On Tuesday, if you were a casual fan or if this was your first Dylan show, you were kinda’, sorta’, outta’ luck. Of the 18-song performance, less than half would be drawn from what might be called his canon: the opening pair “Watching the River Flow” and “Most Likely You’ll go Your Way (and I’ll Go Mine)”, “Simple Twist of Fate,” “I’ll Be Your Baby Tonight” and “It Takes A Lot To Laugh, It Takes A Train To Cry.” And many of those were deceptively arranged; picking them out was not for the faint of heart. Does Dylan do this to keep things interesting and stave off boredom or is he too clever by half? That is your call.
Veteran Band
Dressed in a white tuxedo coat and flanked by his band dressed in black—drummer Charlie Drayton; Tony Garnier on upright and electric bass; Bob Britt and Doug Lancio on guitars; and Donnie Herron on steel guitar, mandolin and pedal steel—Dylan spent most of the evening behind an upright piano that sure sounded like a modern keyboard.
|
The noir stage set, lit from below, was an improvement over the can lights of previous tours that were allegedly used to dissuade photos and videos.

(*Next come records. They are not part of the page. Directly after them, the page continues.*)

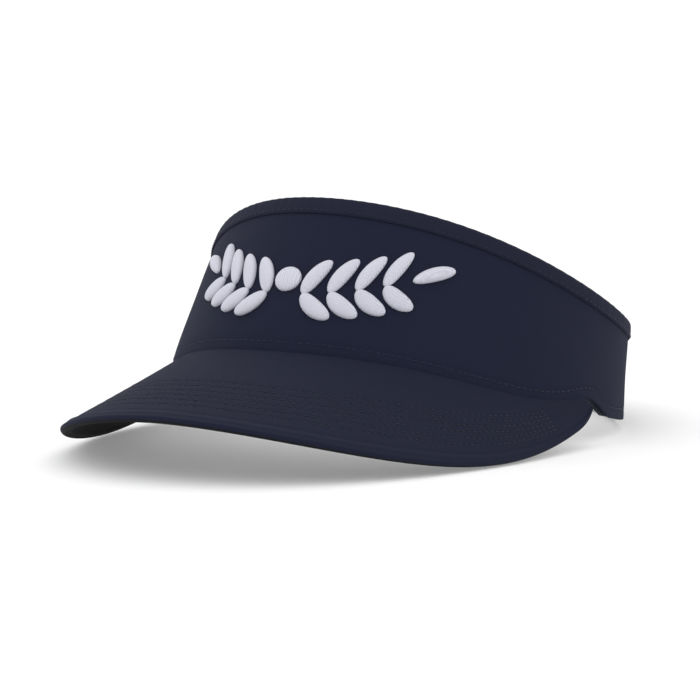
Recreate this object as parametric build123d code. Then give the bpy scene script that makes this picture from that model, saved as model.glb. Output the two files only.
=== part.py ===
from build123d import *
import math
import os

# Adjustable sun visor, in millimetres. +Z is up and -Y is the front, where the bill is.
# The origin is on the surface it rests on, under the middle of its box.

# Plan of the band: an oval at every height, which turns into a true arc behind the ears
BAND_FRONT_Y = -87.88
FRONT_LEAN = 0.600
FRONT_BOW = 0.0012
BAND_BACK_Y = 134.49
BACK_LEAN = 0.197
BAND_HALF_WIDTH = 84.3
SIDE_LEAN = -0.114
OVAL_SKEW = -0.042
OVAL_FULLNESS = -0.145
REAR_AXIS_Y = 66.65
REAR_RADIUS = 66.4
REAR_FLARE = 0.15
REAR_ARC_FROM = 115.0
REAR_ARC_FULL = 145.0

# Heights of the band's edges
TOP_FRONT = 89.9
TOP_SIDE = 52.2
TOP_BACK = 35.1
TOP_DIP = -10.5
TAIL_START = 17.0
TAIL_FROM = 80.0
TAIL_DROP_POWER = 3.5
TAIL_BLEND_FROM = 82.5
TAIL_BLEND_TO = 100.0

# Bill
BILL_ROOT_Y = -63.45
BILL_ROOT_Z = 37.9
BILL_PITCH = math.radians(12.67)
BILL_ARCH_RADIUS = 109.65
BILL_ARCH_EXTRA = 2.07
BILL_ARCH_EXTRA_AT = 80.0
BILL_HALF_WIDTH = 87.4
BILL_REACH = 145.9
BILL_WIDEST_Y = 9.65
BILL_TAIL = 60.0
BILL_SQUARENESS = 2.19
BILL_SPAN = 84.0
BILL_EDGE_SPAN = 103.0
BILL_RIM_LIFT = 1.2
BILL_COVER = 0.6
BILL_BOARD = 1.3
COVER_ROOT = 0.0
BOARD_ROOT = 0.04
UNDER_ROOT = 0.05
BOARD_INSET = 0.965
STITCH_ROWS = 6
FIRST_ROW = 0.48
LAST_ROW = 0.81
LAYER_GAP = 0.1

# Layers of the band, as depths under its outside face
SHELL = 0.8
BACKING = (0.9, 1.1)
STIFFENER = (1.2, 2.1)
ALLOWANCE = (0.9, 2.1)
ALLOWANCE_HEIGHT = 6.0
LINING = (2.2, 2.6)
FOAM = (2.7, 4.0)
SWEATBAND = (4.1, 4.8)
BAND_END = 161.5
STIFFENER_END = 58.0
INTERLINING_END = 128.0
SWEATBAND_HEIGHT = 31.0
SWEATBAND_END = 150.5
CAP_SOFTNESS = 6.0

# Trim
BINDING_HEIGHT = 5.4
BINDING_PROUD = 0.7
BINDING_WRAP = 0.65
THREAD_WIDTH = 0.5
THREAD_PROUD = 0.3
EDGE_STITCH_RISE = 3.5
BINDING_STITCH_RISE = 4.4

# Closure: a hook strap from the wearer's left over a loop tab from the wearer's right.
# Angles are round the rear arc, from the back centre towards the wearer's left.
STRAP_LOW = 6.0
STRAP_HIGH = 29.0
STRAP = (1.1, 1.9)
HOOK_PATCH = (1.9, 2.5)
LOOP_PATCH = (2.8, 3.5)
LOOP_TAB = (3.5, 4.3)
PEEL_ANGLE = 18.4
PEEL_GAP = 0.45
STRAP_TIP = -12.5
STRAP_ROOT_END = 40.0
HOOK_FROM = -11.0
HOOK_TO = 9.0
LOOP_FROM = -22.0
LOOP_TO = 13.0
LOOP_TAB_FROM = -33.0
PATCH_MARGIN = 2.0
TIP_ROUND = 7.0

# Emblem: two plain sprays of leaves about a ball, in raised embroidery along the front
EMBLEM_Z = 62.0
EMBLEM_SLOPE = 0.8
BACKING_REACH = 16.0
BALL = 10.0
STEM_FOOT = -6.0
STEM_RISE = 9.0
SPRAY_REACH = 58.0
LEAF_PAIRS = 4
LEAF_FROM = 7.5
LEAF_STEP = 9.5
LEAF_LENGTH = 15.5
LEAF_WIDTH = 6.2
LEAF_TURN = 52.0
LEAF_LIFT = 12.0
FOAM_RISE = 1.6
SATIN_RISE = 2.6
SATIN_EDGE = 0.4

COLUMNS = 73
SHEET_TOLERANCE = 0.06
SOFT_COLUMNS = 85
SOFT_TOLERANCE = 0.1
ROWS = 5


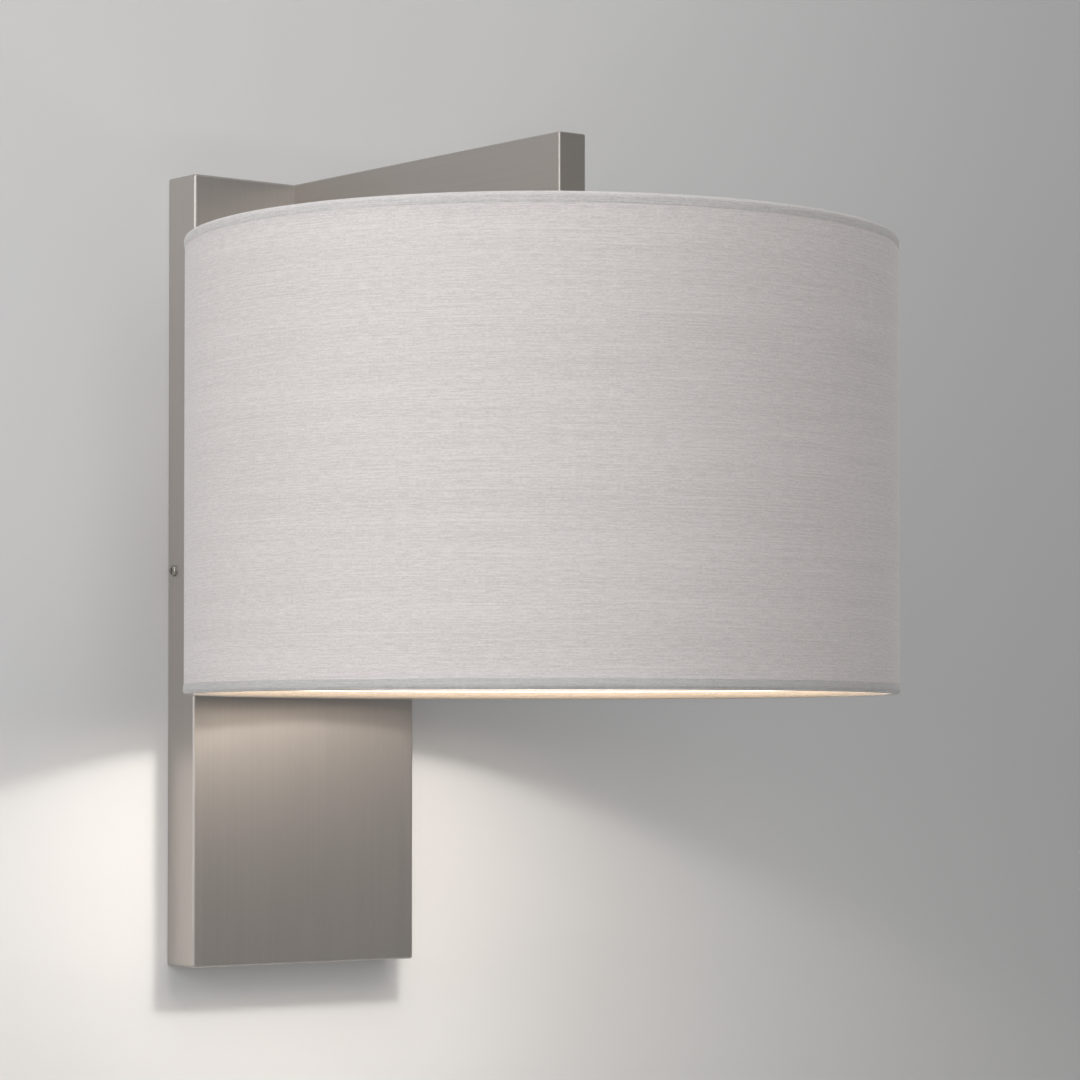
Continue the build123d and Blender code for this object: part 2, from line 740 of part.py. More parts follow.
# Each spoke is welded on the fitter's top and against the hoop's inside, which leaves
# a flat under its foot and a shallow hollow in its end
with BuildPart() as shade_spokes:
    for spoke in range(spoke_count):
        turn = radians(spoke_first_angle + spoke * 360 / spoke_count)
        spoke_plane = Plane(
            origin=(0, -lamp_reach, 0),
            x_dir=(cos(turn), sin(turn), 0),
            z_dir=(sin(turn), -cos(turn), 0),
        )
        with BuildLine(spoke_plane) as spoke_path:
            FilletPolyline(
                (skirt_radius + 2 * spoke_wire_radius, spoke_foot_level),
                (spoke_foot_radius, spoke_foot_level),
                (spoke_elbow, top_hoop_level),
                (spoke_reach, top_hoop_level),
                radius=spoke_bend_radius,
            )
        with BuildSketch(Plane(origin=spoke_path.line @ 0, z_dir=spoke_path.line % 0)):
            Circle(spoke_wire_radius)
        sweep(path=spoke_path.line)
    with BuildSketch(level(shoulder_level)):
        Circle(fitter_radius)
    extrude(amount=-spoke_wire_radius, mode=Mode.SUBTRACT)
    with BuildSketch(level(shoulder_level)):
        Circle(holder_radius + shade_ring_clearance)
    extrude(amount=2 * spoke_wire_radius, mode=Mode.SUBTRACT)
    with BuildSketch(lamp_section):
        with Locations((hoop_radius, top_hoop_level)):
            Circle(hoop_wire_radius)
    revolve(axis=lamp_axis, mode=Mode.SUBTRACT)
keep(shade_spokes, "shade_spokes")

with BuildPart() as shade_top_hoop:
    with BuildSketch(lamp_section):
        with Locations((hoop_radius, top_hoop_level)):
            Circle(hoop_wire_radius)
    revolve(axis=lamp_axis)
keep(shade_top_hoop, "shade_top_hoop")

with BuildPart() as shade_bottom_hoop:
    with BuildSketch(lamp_section):
        with Locations((hoop_radius, bottom_hoop_level)):
            Circle(hoop_wire_radius)
    revolve(axis=lamp_axis)
keep(shade_bottom_hoop, "shade_bottom_hoop")

sheet_margin = hem_thickness + glue_line
sheet_low = shade_bottom + sheet_margin
sheet_height = shade_height - 2 * sheet_margin

with BuildPart() as shade_fabric:
    with BuildSketch(level(sheet_low)):
        Circle(fabric_radius)
        Circle(fabric_radius - fabric_thickness, mode=Mode.SUBTRACT)
    extrude(amount=sheet_height)
keep(shade_fabric, "shade_fabric")

with BuildPart() as shade_lining:
    with BuildSketch(level(sheet_low)):
        Circle(lining_radius)
        Circle(lining_inner_radius, mode=Mode.SUBTRACT)
    extrude(amount=sheet_height)
keep(shade_lining, "shade_lining")

# Where the lining's ends lap, an upright band stands inside the shade
seam_outer_radius = lining_inner_radius - glue_line
seam_half_angle = degrees(seam_width / 2 / seam_outer_radius)
seam_low = shade_bottom + hem_tuck + free_clearance
with BuildPart() as shade_seam:
    with BuildSketch(level(seam_low)):
        with BuildLine():
            CenterArc((0, 0), seam_outer_radius, seam_angle - seam_half_angle, 2 * seam_half_angle)
            CenterArc(
                (0, 0),
                seam_outer_radius - seam_thickness,
                seam_angle - seam_half_angle,
                2 * seam_half_angle,
            )
            for edge_angle in (seam_angle - seam_half_angle, seam_angle + seam_half_angle):
                ray = (cos(radians(edge_angle)), sin(radians(edge_angle)))
                Line(
                    (ray[0] * seam_outer_radius, ray[1] * seam_outer_radius),
                    (
                        ray[0] * (seam_outer_radius - seam_thickness),
                        ray[1] * (seam_outer_radius - seam_thickness),
                    ),
                )
        make_face()
    extrude(amount=shade_height - 2 * hem_tuck - 2 * free_clearance)
keep(shade_seam, "shade_seam")

# Hems: strips of the fabric rolled over each hoop and tucked against the lining
wrap_radius = hoop_wire_radius + glue_line
tuck_radius = lining_inner_radius - glue_line
wrap_sides = 8
notch_radius = spoke_wire_radius + hole_clearance


def wrap_corner(radius, number):
    """Radius and depth under the rim of a corner of the eight-sided wrap about the hoop's wire."""
    turn = 2 * pi * (number + 0.5) / wrap_sides
    corner = radius / cos(pi / wrap_sides)
    return (hoop_radius + corner * cos(turn), hoop_inset - corner * sin(turn))


def hem_outline(edge, inward):
    """Section of a rolled hem; edge is the rim's height, inward is -1 at the top rim."""
    skin = wrap_radius + hem_thickness
    under_skin = wrap_corner(skin, 4)
    under_wire = wrap_corner(wrap_radius, 4)
    outer = [
        (shade_radius, hem_height),
        (shade_radius, hem_thickness),
        (shade_radius - hem_thickness, 0),
        wrap_corner(skin, 2),
        wrap_corner(skin, 3),
        under_skin,
        (tuck_radius - hem_thickness, under_skin[1] + tuck_radius - hem_thickness - under_skin[0]),
        (tuck_radius - hem_thickness, hem_tuck),
    ]
    inner = [
        (tuck_radius, hem_tuck),
        (tuck_radius, under_wire[1] + tuck_radius - under_wire[0]),
        under_wire,
        wrap_corner(wrap_radius, 3),
        wrap_corner(wrap_radius, 2),
        (shade_radius - hem_thickness, hem_thickness),
        (shade_radius - hem_thickness, hem_height),
    ]
    return [(radius, edge + inward * depth) for radius, depth in outer + inner]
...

Surprisingly, Dylan performed eight songs from his 2020 Rough and Rowdy Ways album—nearly the entire album, choosing not to tackle the nearly 17-minute “Murder Most Foul.”

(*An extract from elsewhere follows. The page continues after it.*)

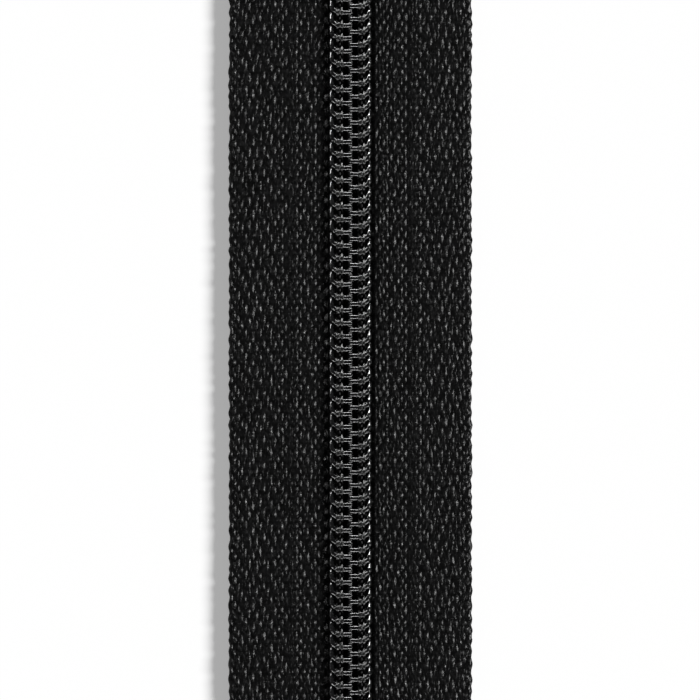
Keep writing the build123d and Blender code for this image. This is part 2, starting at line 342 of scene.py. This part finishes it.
def tooth_places(side):
    """How far along the teeth of one side lie. The right ones are half a pitch further up."""
    return FIRST_TOOTH + (PITCH / 2 if side > 0 else 0.0) + PITCH * np.arange(TEETH)


def stringer_piece(name, side_name, points, faces, slot):
    """A soft piece of one half of the zipper, made in place of the frame's node of that name."""
    obj = piece(name + "_visual", points, faces, slot, name)
    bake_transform(obj)
    return obj


# ---------------------------------------------------------------- the coils

def coil(side_name):
    """Each tooth: an upper leg, a squared head, a lower leg, and the outer bend up to the next tooth."""
    side = SIDES[side_name]
    rng = np.random.RandomState(11 if side < 0 else 12)
    # How far out the outer bend stands, and how far it has sunk half way to the next tooth.
    bend = 1.94
    fall = 0.29 if side < 0 else 0.43
    rows = []
    for y in tooth_places(side)[::-1]:
        shift, lean = rng.uniform(-0.012, 0.012), rng.uniform(-0.015, 0.015)
        y = y + shift
        # out, along, up, thick, wide, power, then the direction to the coil's middle (out, up)
        rows += [
            (bend, y + 0.90, UPPER_LEG - 0.03 - fall / 2, WIRE, WIRE, 2.0, -1.0, -0.5),
            (bend, y + 0.66, UPPER_LEG - 0.06, WIRE, WIRE, 2.0, -1.0, -0.5),
            (1.93, y + 0.52 + lean, UPPER_LEG, WIRE, WIRE, 2.0, -0.8, -0.8),
            (1.86, y + 0.36 + lean, UPPER_LEG, WIRE, WIRE, 2.0, -0.5, -1.0),
            (1.54, y + 0.15 + lean, UPPER_LEG, WIRE, WIRE, 2.0, -0.2, -1.0),
            (1.30, y + 0.01, UPPER_LEG, WIRE, WIRE, 2.0, 0.0, -1.0),
            (0.70, y - 0.01, UPPER_LEG, WIRE, WIRE, 2.0, 0.0, -1.0),
            (0.16, y, UPPER_LEG, WIRE, 0.265, 2.0, 0.0, -1.0),
            (0.03, y, UPPER_LEG, WIRE, 0.27, 2.0, 0.2, -1.0),
            (0.00, y, UPPER_LEG - 0.01, 0.35, 0.27, 2.1, 1.0, -1.0),
            (-0.01, y, UPPER_LEG - 0.04, 0.25, 0.28, 2.1, 1.0, -0.2),
            (-0.01, y, UPPER_LEG - 0.20, 0.25, 0.33, 2.6, 1.0, 0.0),
            (-0.01, y, LOWER_LEG + 0.01, 0.25, 0.33, 2.6, 0.7, 0.7),
            (0.20, y, LOWER_LEG, WIRE, 0.29, 2.0, 0.0, 1.0),
            (1.55, y, LOWER_LEG, WIRE, WIRE, 2.0, 0.0, 1.0),
            (1.88, y - 0.02, LOWER_LEG + 0.10, WIRE, WIRE, 2.0, -0.8, 0.6),
            (bend, y - 0.10, LOWER_LEG + 0.26, WIRE, WIRE, 2.0, -1.0, 0.0),
            (bend, y - 0.21, UPPER_LEG - fall, WIRE, WIRE, 2.0, -1.0, -0.4),
        ]
    # The filament starts at the top tooth's upper leg and ends at the bottom tooth's lower leg.
    rows = round_off(np.array(rows[5:-3]), times=2)
    path = beside_chain(rows[:, :3], side)
    inward = np.stack([side * rows[:, 6], np.zeros(len(rows)), rows[:, 7]], axis=1)
    rings = sweep(path, inward, thick=rows[:, 3], wide=rows[:, 4], power=rows[:, 5], sides=14)
    points, faces = closed_tube(rings)
    obj = stringer_piece(f"{side_name}_coil", side_name, points, faces, "nylon_filament")
    # The pressed ends of the heads are dull, from this far out, with a soft edge.
    dull_from = -0.12 if side < 0 else 0.02
    soft_edge = 0.06
    out = side * points[:, 0] - spread(points[:, 1])
    add_attribute(obj, "pressed", np.clip((dull_from - out) / soft_edge, 0.0, 1.0))


# ---------------------------------------------------------------- threads and cord

def ply(sides, twist, depth, plies):
    """The lobes of a thread twisted from a few plies, for each ring and each side of it."""
    return 1.0 + depth * np.cos(plies * (turns(sides)[None, :] - twist[:, None]))


# Half the width each needle thread has on the legs, how far out from its stitch holes it lies
# there, and how much deeper than the flattest ones it goes down into the gap.
THREAD_LAY = {
    ("left", "inner"): (0.18, 0.02, 0.0),
    ("left", "outer"): (0.27, -0.12, 0.24),
    ("right", "inner"): (0.27, 0.14, 0.24),
    ("right", "outer"): (0.17, 0.0, 0.0),
}


def needle_thread(side_name, row_name):
    """The upper thread: flat over each leg, then a strand that slopes into the gap and dips to its hole."""
    side = SIDES[side_name]
    out = STITCH_ROWS[row_name]
    flat, slant, slope = THREAD_LAY[side_name, row_name]
    rng = np.random.RandomState(int(out * 100) + (1 if side > 0 else 0))
    # The heights of the thread's middle on the legs and in the gaps, and one turn of its plies.
    over = UPPER_LEG + WIRE + 0.055
    dip = TAPE_TOP + 0.09
    lay = 1.1
    sides = 12
    rows = []
    for y in tooth_places(side):
        wide = flat + rng.uniform(-0.02, 0.03)
        shift = slant + rng.uniform(-0.02, 0.02)
        # out, along, up, thick, wide
        rows += [
            (out, y - 0.50 * PITCH, dip, 0.09, 0.10),
            (out, y - 0.56, UPPER_LEG - 0.60, 0.09, 0.11),
            (out, y - 0.44, UPPER_LEG - 0.28, 0.08, 0.11),
            (out + 0.3 * shift, y - 0.35, UPPER_LEG - 0.03, 0.07, 0.11),
            (out + 0.7 * shift, y - 0.25, UPPER_LEG + 0.19, 0.05, 0.4 * wide),
            (out + shift, y - 0.13, over - 0.01, 0.04, wide),
            (out + shift, y + 0.10, over, 0.04, wide),
            (out + 0.8 * shift, y + 0.22, UPPER_LEG + 0.24, 0.045, 0.8 * wide),
            (out + 0.3 * shift, y + 0.33, UPPER_LEG + 0.15 - slope / 2, 0.07, 0.09),
            (out, y + 0.58, UPPER_LEG - 0.04 - slope, 0.08, 0.085),
            (out, y + 0.65, UPPER_LEG - 0.42 - slope / 2, 0.09, 0.09),
        ]
    rows = round_off(np.array(rows), times=2)
    path = beside_chain(rows[:, :3], side)
    # Leant a little, so that it never points along the path.
    up = (0.0, 0.01, 1.0)
    length = np.cumsum(np.linalg.norm(np.diff(path, axis=0, prepend=path[:1]), axis=1))
    relief = ply(sides, twist=length * 2 * math.pi / lay, depth=0.07, plies=3)
    rings = sweep(path, up, rows[:, 3], rows[:, 4], power=2.8, sides=sides, relief=relief)
    name = f"{side_name}_{row_name}_needle_thread"
    stringer_piece(name, side_name, *closed_tube(rings), "sewing_thread")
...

Among the show’s highlights: “Most Likely You Go Your Way (and I’ll Go Mine,”) featured a honking guitar riff and slowed to a molasses bridge section; a loping “Simple Twist of Fate” graced by inflections of surprise in Dylan’s singing; the crooner “Melancholy Mood” graced by a seemingly incongruous Flying V guitar accompaniment. A ramrod take on “Gotta Serve Somebody” recalled Dylan’s David Letterman surprise appearance with punk band The Plugz more than its Gospel origins and “I’ll Be Your Baby Tonight” was dripped with Roy Head’s “Treat Her Right.”
Longtime bandleader/bassist Garnier, multi-instrumentalist Herron and guitarist Britt are veterans of Dylan’s group. So, this wasn’t exactly a new band since Dylan’s last show in December of 2019. Maybe it was opening night, maybe it was chemistry but this band felt like it was playing it safe. Solid but safe. At times Garnier was cueing band members; the guitarists didn’t show that dangerous spark that Charlie Sexton had provided and “Early Roman Kings” was missing the mannish-Muddy Waters stomp of the recorded version. Dylan himself had what appeared to be lyric sheets atop his piano. It would be worthwhile to see how this band sounds later in the tour.
Dedicating the show to Les Paul, they returned with encore numbers “Love Sick” and the aforementioned “Train,” which were welcome but might have been better moved earlier in the show.